Irrigators on the Klamath
Reclamation Project received about one-third of the surface water
they would get in a non-drought year, forcing farmers to either use
groundwater or to idle their land.
In the spring, some farmers
entered land idling programs in which they received a price per acre
to not grow anything on their land. But some farmers weren’t in
areas eligible for compensation.
In particular, farmers in the
Klamath Irrigation District, Klamath Drainage District and Tulelake
Irrigation District were not included in those first programs, so
they didn’t receive any money for late, or no water allotments,
Cannon said.
This land idling program will
award $180 per acre to farmers who didn’t receive any water this
year, and $90 per acre to farmers who didn’t receive surface water
until mid-July, when the Bureau of Reclamation released 35,000 acre
feet of water.
“Everybody thought they were
getting nothing, so the $180 per acre for not having irrigated is a
wonderful thing,” Cannon said.
Domestic well users felt the
impact of surface water shortages because farmers were forced to
pump groundwater to water their crops.
Domestic wells have a shallow
reach compared with irrigators’ wells; dropping the water table
below domestic wells’ reach became a major concern.
The $3.6 million domestic well
mitigation program will help domestic well users within the Klamath
Reclamation Project deepen their wells.
“We’ ll have domestic wells
fixed so in the future, groundwater pumping does not impact domestic
well use s, doesn’t cut them off,” Cannon said. “The application is
ongoing because it’s going to be a major program .”
KWAPA is paying the Oregon Water
Resources Department $195,000 to facilitate the program.

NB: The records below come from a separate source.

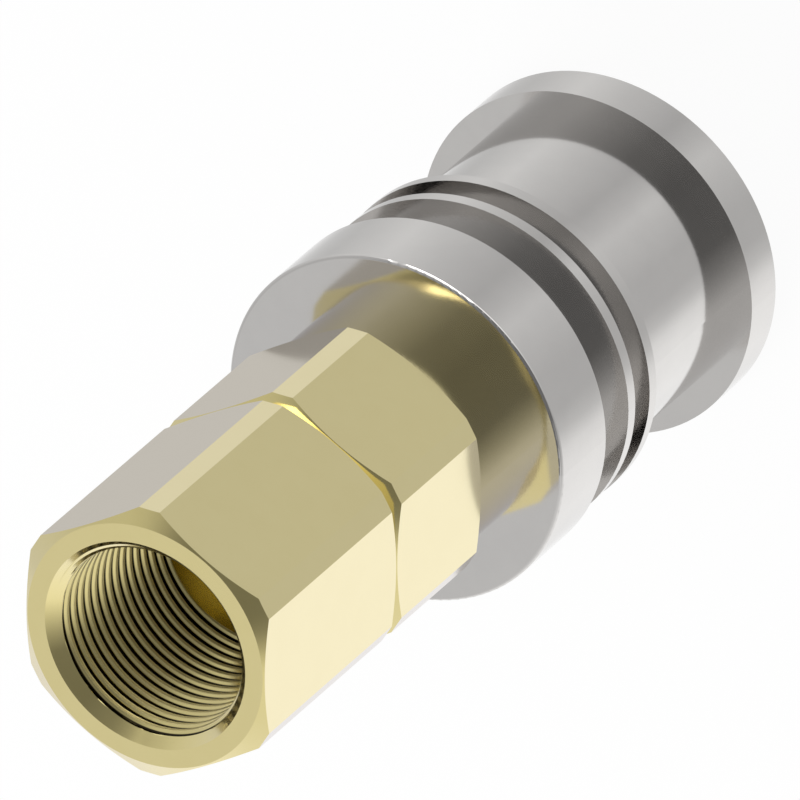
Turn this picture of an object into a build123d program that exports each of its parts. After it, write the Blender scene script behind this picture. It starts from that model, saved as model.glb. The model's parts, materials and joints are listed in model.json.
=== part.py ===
"""Hydraulic quick coupling, female half, standing on its mouth.

Lengths are millimetres. Z runs up the axis from the mouth that takes the plug
to the threaded port. A brass adapter screws into a brass body; the body carries
the socket, the locking balls and the shut-off valve, and a steel sleeve slides
and spins on its nose.
"""
import os
from math import cos, pi, radians, sin, sqrt, tan

from build123d import *

# Wrench hexagons, the same on the body and on the adapter
across_flats = 30.0
across_cut_corners = 33.16      # over the flats that take off the six corners
hex_face_diameter = 29.6        # circle where the end chamfers start
hex_chamfer_angle = 30.0
body_hex_length = 18.5
adapter_hex_length = 28.75

# Brass body
neck_gap = 7.15                 # bare neck between the sleeve and the body hexagon
nose_diameter = 28.0
nose_proud = 0.3                # the nose stands this far out of the sleeve
nose_edge = 0.4
shoulder_step = 0.8             # radial, from the nose up to the neck
shoulder_drop = 2.0             # the nose steps up to the neck this far below the sleeve's lip
socket_diameter = 20.6
socket_depth = 21.5
socket_mouth_chamfer = 1.2
valve_port_diameter = 14.4
valve_port_length = 3.5
chamber_diameter = 22.0
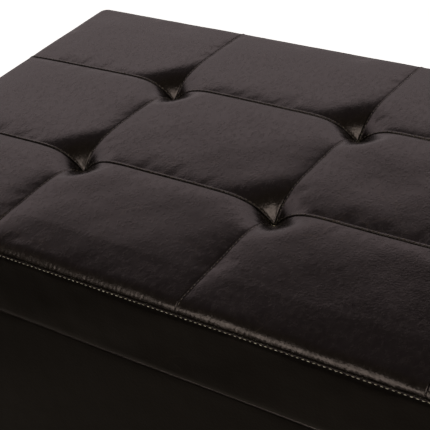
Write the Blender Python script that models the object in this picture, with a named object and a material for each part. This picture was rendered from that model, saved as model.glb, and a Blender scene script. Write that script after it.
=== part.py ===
"""Storage ottoman with a hinged, tufted lid, modelled from its separate pieces.

Frame: metres, +Z up, the front faces -Y, and the origin is on the floor under the
middle of the bounding box. The lid turns on two butt hinges at the back, and a slotted
stay on each side stops it.
"""
import math
from itertools import accumulate

import bmesh
import bpy
from mathutils import Matrix, Vector

# ---- Driving dimensions -------------------------------------------------------------
COLUMN_WIDTHS = (0.2215, 0.2335, 0.2335, 0.2215)   # top panels from left to right
ROW_DEPTHS = (0.1605, 0.1605, 0.152)               # top panels from front to back
LID_BOTTOM_Z = 0.357
BAND_HEIGHT = 0.0755         # lid's side band, from its underside to the border seam
LID_OPEN_DEG = 85.0

GAP = 0.0003                 # between pieces that touch
SKIN = 0.0012                # leather and lining turned over an edge
COVER = 0.003                # base cover with its bonded felt
BAND = 0.002                 # lid band
PANEL = 0.0015               # top panel's leather
BOARD = 0.012
OVERHANG = 0.005             # lid past the base at the front and the sides
FLAP = 0.015                 # width that a cover turns over an edge
LINING = 0.001
LID_BOARD_CUT = 0.009        # taken off each corner, so that the leather rounds it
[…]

Well owners
will have the work done according to the department’s requirements;
KWAPA will inspect the finished product, and then reimburse 75
percent of the cost up to $10,000.
Horsefly
Irrigation
District relief funds
Horsefly Irrigation District
landowners either received surface water or entered land idling
programs early in the growing season, so their allotment of the
federal drought relief money, $110,000, will go toward building a
lift pump near the Lost River dam.
The project will allow farmers
to pump even when the river is low, said Don Russell, manager of
Horsefly Irrigation District.
“It won’t cover the full cost,”
Russell said. “The U.S. taxpayers are going to buy me the parts, and
the district throws in labor and construction. We’re going to cough
up quite a few thousand to accomplish this.”
The district is required to keep
Lost River six inches lower than Big Springs, where groundwater used
by domestic well users surfaces, in order to prevent surface water
from flowing backward and contaminating clean groundwater. For 45 to
60 days each summer, Horsefly irrigators have to adjust their
pumping to maintain river levels.
With the lift pump, irrigators
will transfer water over a dike into the channel from which they
pump, so irrigation pumps can operate at the same level even when
the river is low, Russell said. He hopes to have the pump installed
by December and ready to pump by March.
Analyzing causes,
effects,
responses
The Klamath Water and Power
Agency doesn’t want to just provide a patch for this year’s water
problems, it wants to prevent the same drought-related issues in the
future, said Hollie Cannon, executive director of KWAPA.
So it is using $440,000 of the
federal drought relief money to research and analyze the cause,
effects, and response to this year’s drought.
“We want to document
the experience so in the future we’re not working on trial and
error,” Cannon said.
A
fivefold research and action plan
Klamath Water and Power
Authority will collect information from irrigation districts and
farmers to document what “worked exceptionally well and what we
should avoid in the future,” said Hollie Cannon, executive director
of KWAPA, so the organization can refer to that during future water
crises.
KWAPA will contract a water
specialist to review how stakeholders in the Klamath Reclamation
Project can operate “within the confines of existing water law to
get greater flexibility for use of water,” Cannon said.
KWAPA will develop plans on how
to respond to different water scenarios — essentially war games for
water use. “For example, if they have 400 CFS of surface water and
150 wells inputting in the system, how does that impact distribution
of water within the system, and how can we use different wells for
greater benefit?” Cannon said.
KWAPA would then develop those
scenarios into models.
Based on responses from the data
collection, water scenarios and models, KWAPA will develop
construction plans and cost estimates to respond to its findings.
For example, Cannon said, there could be several small construction
jobs to pump water to a more convenient location.